Il ne faut pas néanmoins que nous oubliions à remarquer comme il y a une fausse humilité, et un mépris d'honneur plein d'orgueil et de tromperie. Est qui nequiter humiliat se, et interiora eius plena sunt dolo, dit l'Ecclésiastique, et Salomon ajoute dans ses proverbes, quando submiserit vocem suam, ne credideris ei, quoniam septem nequitiae sunt in corde illius. Ceux qui abusent ainsi de l'usage de cette vertu, ne se font petits qu'à mauvais dessein, et comme le lutteur qui se baisse et se met au dessous de celui qu'il veut porter par terre.

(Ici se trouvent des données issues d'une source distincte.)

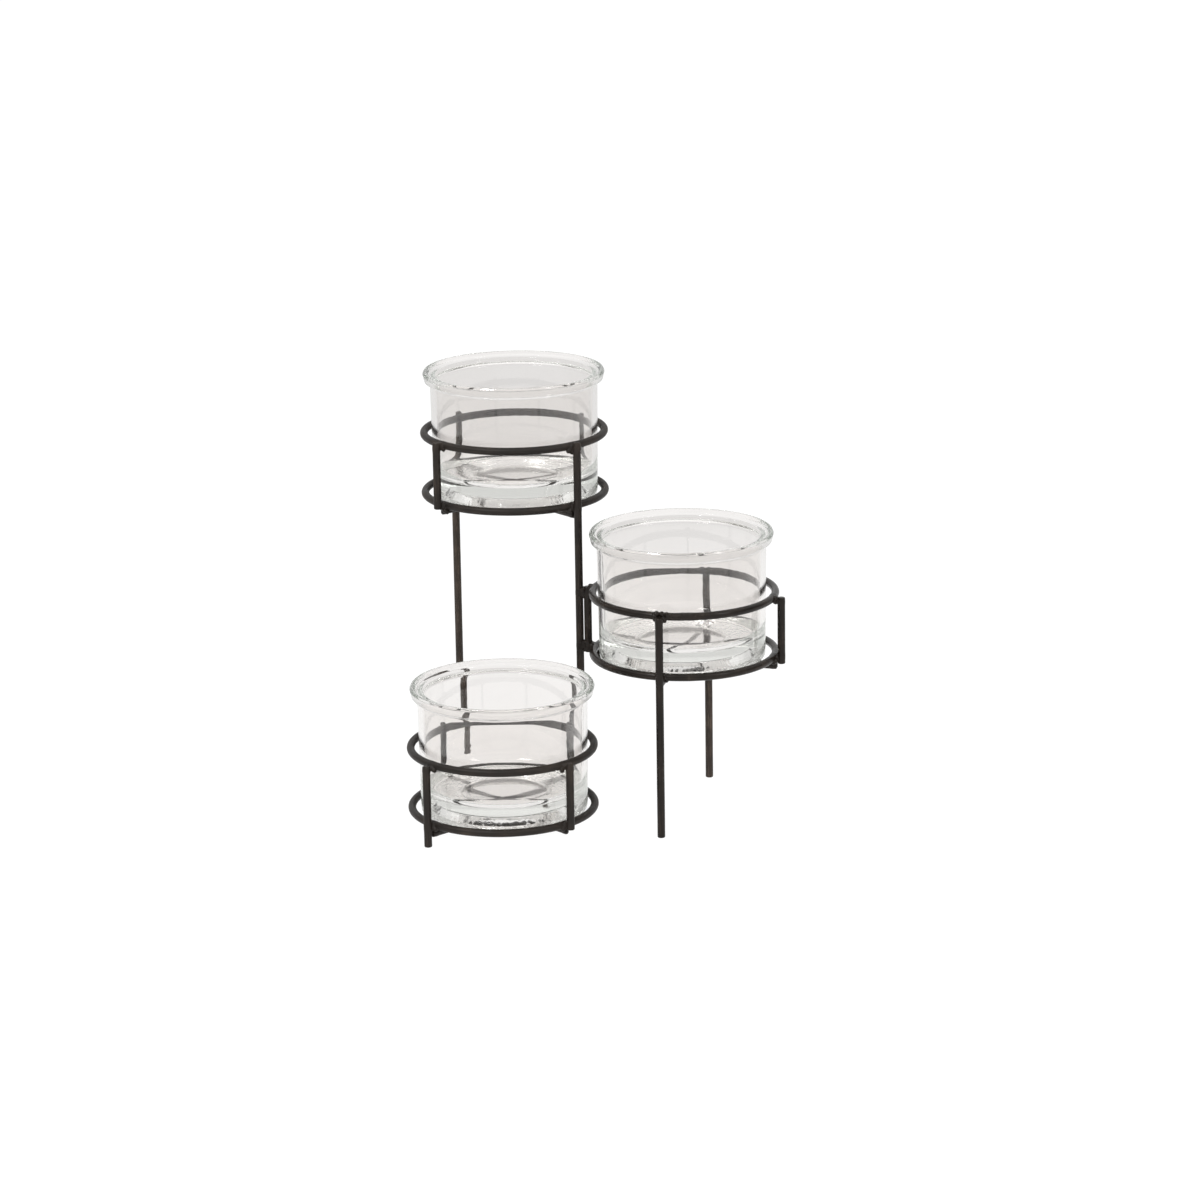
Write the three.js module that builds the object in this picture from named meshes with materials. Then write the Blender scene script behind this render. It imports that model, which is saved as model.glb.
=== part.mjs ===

Ils s'efforcent d'arriver à la gloire par des chemins détournés en la prenant par derrière ; et nous les pouvons encore comparer aux tireurs d'aviron, qui rament vers le lieu où ils tournent le dos ; et tâchent d'arriver au port sans l'envisager. Je vois, disait Socrate à l'un de ceux-là, une grande présomption au travers des trous de votre habit. Et Diogène ne prononça-t-il pas au milieu de cette grande assemblée des jeux olympiques, qu'il trouvait les Lacédémoniens aussi orgueilleux dans leurs habits déchirés dont ils faisaient parade, que ceux de Rhodes dans leurs robes somptueuses que tout le monde semblait regarder avec admiration. C'est ainsi que toutes les vertus sont placées entre des extrémités vicieuses, et que l'orgueil n'est qu'un des vices opposés à la vraie humilité, qui a l'abjection basse et frauduleuse pour son autre adversaire, afin que ce milieu dont la science des moeurs fait tant d'état, soit plus reconnaissable.